### SOURCE MATERIAL
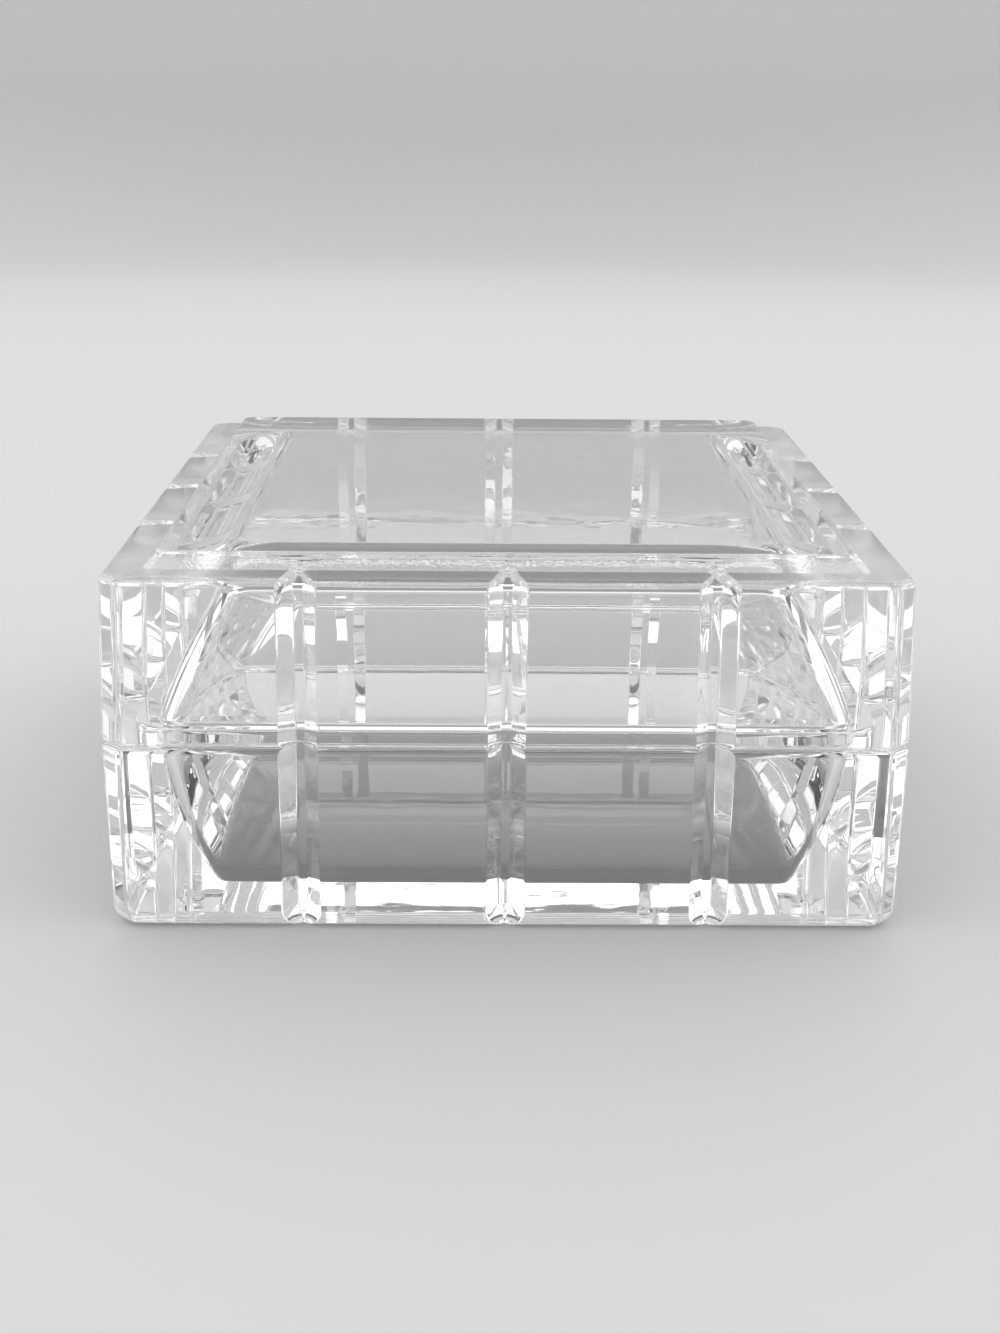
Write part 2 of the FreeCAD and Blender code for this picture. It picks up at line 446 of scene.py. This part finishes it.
class Nodes:
    """Short calls for a material's or world's node tree."""

    def __init__(self, owner):
        owner.use_nodes = True
        self.tree = owner.node_tree
        self.tree.nodes.clear()

    def add(self, kind, links=(), **settings):
        node = self.tree.nodes.new(kind)
        for name, value in settings.items():
            setattr(node, name, value)
        for socket, value in dict(links).items():
            if isinstance(value, bpy.types.NodeSocket):
                self.tree.links.new(value, node.inputs[socket])
            else:
                node.inputs[socket].default_value = value
        return node

    def math(self, operation, first, second):
        return self.add("ShaderNodeMath", {0: first, 1: second}, operation=operation).outputs[0]

    def noise(self, scale, detail=PLAIN_DETAIL):
        place = self.add("ShaderNodeTexCoord").outputs["Object"]
        links = {"Vector": place, "Scale": scale, "Detail": detail}
        return self.add("ShaderNodeTexNoise", links).outputs["Fac"]

    def map_range(self, value, span, result):
        links = {"Value": value, "From Min": span[0], "From Max": span[1],
                 "To Min": result[0], "To Max": result[1]}
        return self.add("ShaderNodeMapRange", links).outputs["Result"]

    def bump(self, height, distance, before=None):
        links = {"Height": height, "Distance": distance, "Strength": 1.0}
        if before:
            links["Normal"] = before
        return self.add("ShaderNodeBump", links).outputs["Normal"]


def glass_material():
    material = bpy.data.materials.new("clear_pressed_glass")
    nodes = Nodes(material)
    stipple = nodes.add("ShaderNodeAttribute", attribute_name="stipple").outputs["Fac"]
    waves = nodes.bump(nodes.noise(WAVE_SCALE), WAVE_HEIGHT)
    ripples = nodes.bump(nodes.noise(RIPPLE_SCALE), RIPPLE_HEIGHT, waves)
    grains = nodes.math("MULTIPLY", nodes.noise(STIPPLE_SCALE), stipple)
    normal = nodes.bump(grains, STIPPLE_HEIGHT, ripples)
    smudge_noise = nodes.noise(SMUDGE_SCALE, SMUDGE_DETAIL)
    smudges = nodes.map_range(smudge_noise, SMUDGE_NOISE, SMUDGE_ROUGHNESS)
    roughness = nodes.math("ADD", smudges, nodes.math("MULTIPLY", stipple, STIPPLE_ROUGHNESS))
    shader = nodes.add("ShaderNodeBsdfPrincipled", {
        "Base Color": GLASS_TINT, "Transmission Weight": 1.0, "IOR": GLASS_IOR,
        "Roughness": roughness, "Normal": normal})
    passing = nodes.add("ShaderNodeBsdfTransparent", {"Color": LAMP_LIGHT_PASSED})
    shadow_ray = nodes.add("ShaderNodeLightPath").outputs["Is Shadow Ray"]
    surface = nodes.add("ShaderNodeMixShader", {
        0: shadow_ray, 1: shader.outputs["BSDF"], 2: passing.outputs["BSDF"]})
    nodes.add("ShaderNodeOutputMaterial", {"Surface": surface.outputs["Shader"]})
    return material


# Floor that rises into a round backdrop, in metres. It lies just under the box, not touching it.

FLOOR_RADIUS = 0.9
FLOOR_DEPTH = 0.00002
BACKDROP_ROUND = 0.5
BACKDROP_TOP = 0.6
BACKDROP_SIDES = 96
BACKDROP_STEPS = 12
FLOOR_TONE = (0.84, 0.845, 0.85, 1)
FLOOR_ROUGHNESS = 0.6


def make_floor():
    mesh = bmesh.new()
    outline = [(FLOOR_RADIUS, 0.0)]
    for step in range(1, BACKDROP_STEPS + 1):
        angle = math.pi / 2 * step / BACKDROP_STEPS
        outline.append((FLOOR_RADIUS + BACKDROP_ROUND * math.sin(angle),
                        BACKDROP_ROUND * (1 - math.cos(angle))))
    outline.append((FLOOR_RADIUS + BACKDROP_ROUND, BACKDROP_TOP))
    turns = [2 * math.pi * side / BACKDROP_SIDES for side in range(BACKDROP_SIDES)]
    rows = []
    for radius, height in outline:
        rows.append([mesh.verts.new((radius * math.cos(turn), radius * math.sin(turn),
                                     height - FLOOR_DEPTH)) for turn in turns])
    mesh.faces.new(rows[0])
    for row, following in zip(rows, rows[1:]):
        for side in range(BACKDROP_SIDES):
            after = (side + 1) % BACKDROP_SIDES
            mesh.faces.new((row[side], following[side], following[after], row[after]))
    for face in mesh.faces:
        face.smooth = len(face.verts) == 4
    floor = add_object("studio_floor", mesh)
    material = bpy.data.materials.new("pale_floor")
    nodes = Nodes(material)
    shader = nodes.add("ShaderNodeBsdfPrincipled", {
        "Base Color": FLOOR_TONE, "Roughness": FLOOR_ROUGHNESS})
    nodes.add("ShaderNodeOutputMaterial", {"Surface": shader.outputs["BSDF"]})
    floor.data.materials.append(material)


# Each lamp's name, place and size in metres, and power in watts. All face the middle of the box.
LAMPS = (
    ("left_lamp", (-0.65, -0.25, 0.55), (1.2, 0.95), 3.3),
    ("right_lamp", (0.65, -0.15, 0.55), (1.2, 0.95), 2.7),
    ("back_lamp", (0.0, 0.75, 0.6), (1.5, 0.6), 2.7),
)


def make_lamp(name, place, size, power):
    data = bpy.data.lights.new(name, "AREA")
    data.shape = "RECTANGLE"
    data.size, data.size_y = size
    data.energy = power
    lamp = bpy.data.objects.new(name, data)
    lamp.location = place
    aim = Vector((0, 0, LID_TOP * MM / 2)) - lamp.location
    lamp.rotation_euler = aim.to_track_quat("-Z", "Y").to_euler()
    bpy.context.scene.collection.objects.link(lamp)


# Surroundings: a bright edge that turns darker over a band of heights
SKY_EDGE = 0.8
SKY_TOP = 0.35
SKY_BAND = (0.3, 0.55)


def make_sky():
    world = bpy.data.worlds.new("studio")
    bpy.context.scene.world = world
    nodes = Nodes(world)
    place = nodes.add("ShaderNodeTexCoord").outputs["Generated"]
    height = nodes.add("ShaderNodeSeparateXYZ", {0: place}).outputs["Z"]
    tone = nodes.map_range(height, SKY_BAND, (SKY_EDGE, SKY_TOP))
    sky = nodes.add("ShaderNodeBackground", {"Color": tone, "Strength": 1.0})
    nodes.add("ShaderNodeOutputWorld", {"Surface": sky.outputs["Background"]})


# Where the camera stood, in millimetres and degrees. Its sensor's width lies along the frame's
# height, as that is the longer side.
CAMERA_PLACE = Vector((-3.91, -288.67, 103.12))
CAMERA_PITCH = math.radians(16.41)
CAMERA_YAW = math.radians(-0.74)
CAMERA_ROLL = math.radians(0.53)
FOCAL_PIXELS = 2000
FRAME_HEIGHT_PIXELS = 1333
NEAREST_SEEN = 0.01


def make_camera():
    data = bpy.data.cameras.new("camera")
    data.lens = data.sensor_width * FOCAL_PIXELS / FRAME_HEIGHT_PIXELS
    data.clip_start = NEAREST_SEEN
    camera = bpy.data.objects.new("camera", data)
    forward = Vector((math.sin(-CAMERA_YAW) * math.cos(CAMERA_PITCH),
                      math.cos(CAMERA_YAW) * math.cos(CAMERA_PITCH), -math.sin(CAMERA_PITCH)))
    level = Vector((math.cos(CAMERA_YAW), math.sin(CAMERA_YAW), 0))
    level = (level - forward * level.dot(forward)).normalized()
    upward = level.cross(forward)
    right = level * math.cos(CAMERA_ROLL) + upward * math.sin(CAMERA_ROLL)
    top = right.cross(forward)
    turn = Matrix((right, top, -forward)).transposed().to_4x4()
    camera.matrix_world = Matrix.Translation(CAMERA_PLACE * MM) @ turn
    bpy.context.scene.collection.objects.link(camera)
    bpy.context.scene.camera = camera


def dress(piece, body, node, material):
    piece.data.materials.append(material)
    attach(piece, body)
    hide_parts(node)


glass = glass_material()
dress(skin("cast_base", base_levels()), "base", "glass_base", glass)
dress(skin("cast_lid", lid_levels()), "lid", "glass_lid", glass)

make_floor()
for name, place, size, power in LAMPS:
    make_lamp(name, place, size, power)
make_sky()
make_camera()

bpy.context.scene.view_settings.view_transform = "Standard"

# Light is led along inside the thick glass, so rays have to be followed through many turns
LIGHT_TURNS = 20
cycles = bpy.context.scene.cycles
cycles.max_bounces = LIGHT_TURNS
cycles.transmission_bounces = LIGHT_TURNS
cycles.glossy_bounces = LIGHT_TURNS
cycles.transparent_max_bounces = LIGHT_TURNS
cycles.caustics_refractive = False
cycles.caustics_reflective = False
######
### WHAT YOU SHOULD DO
Word for word, reproduce the listing above from its start up to and including the line that has "self.tree.nodes.clear()". Give only those lines.

### TASK RESPONSE
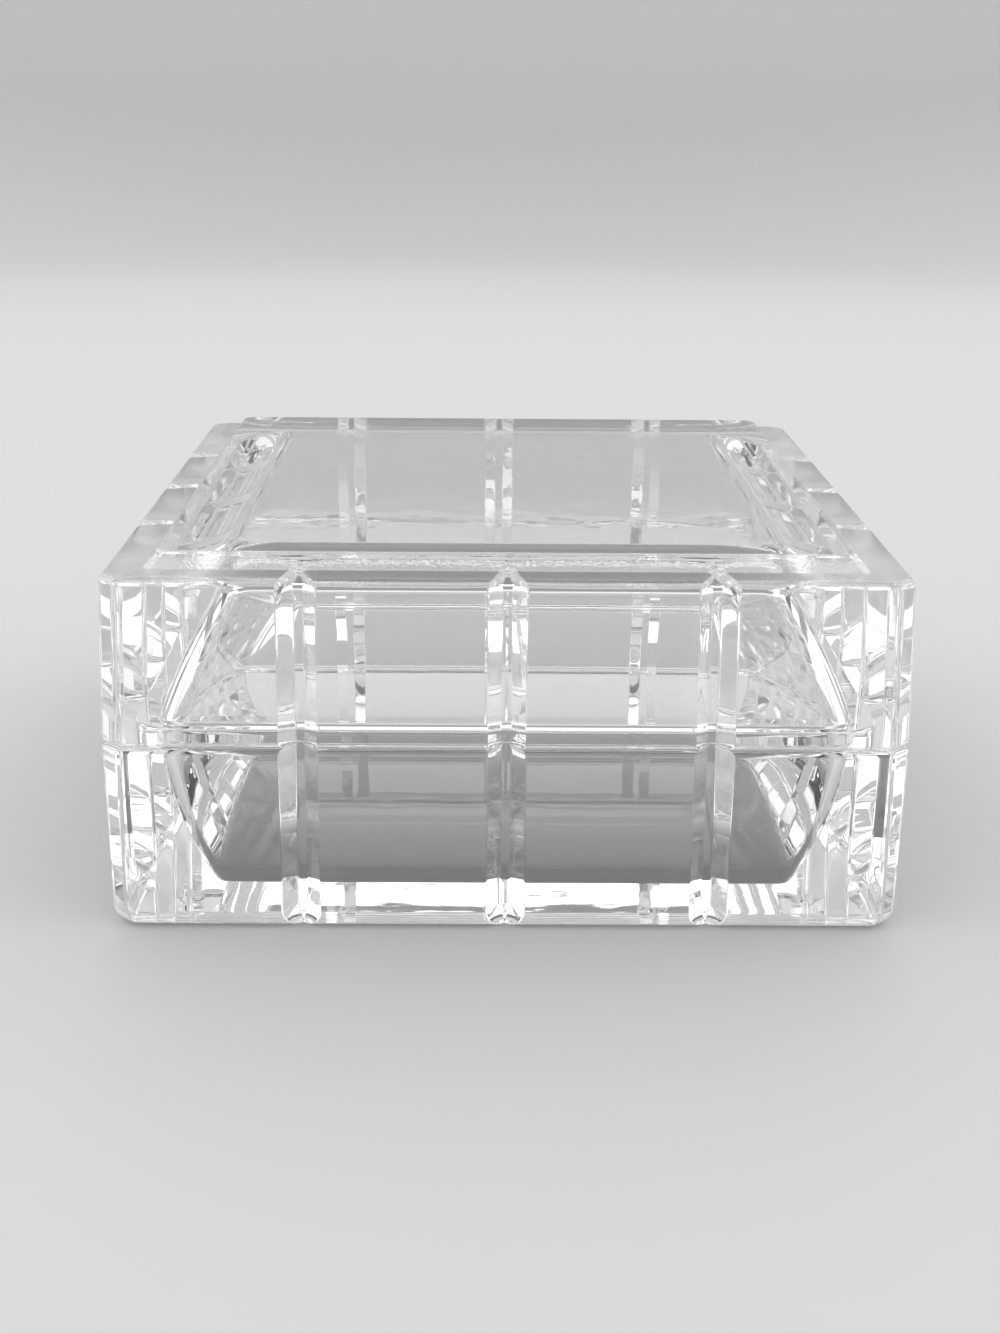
Write part 2 of the FreeCAD and Blender code for this picture. It picks up at line 446 of scene.py. This part finishes it.
class Nodes:
    """Short calls for a material's or world's node tree."""

    def __init__(self, owner):
        owner.use_nodes = True
        self.tree = owner.node_tree
        self.tree.nodes.clear()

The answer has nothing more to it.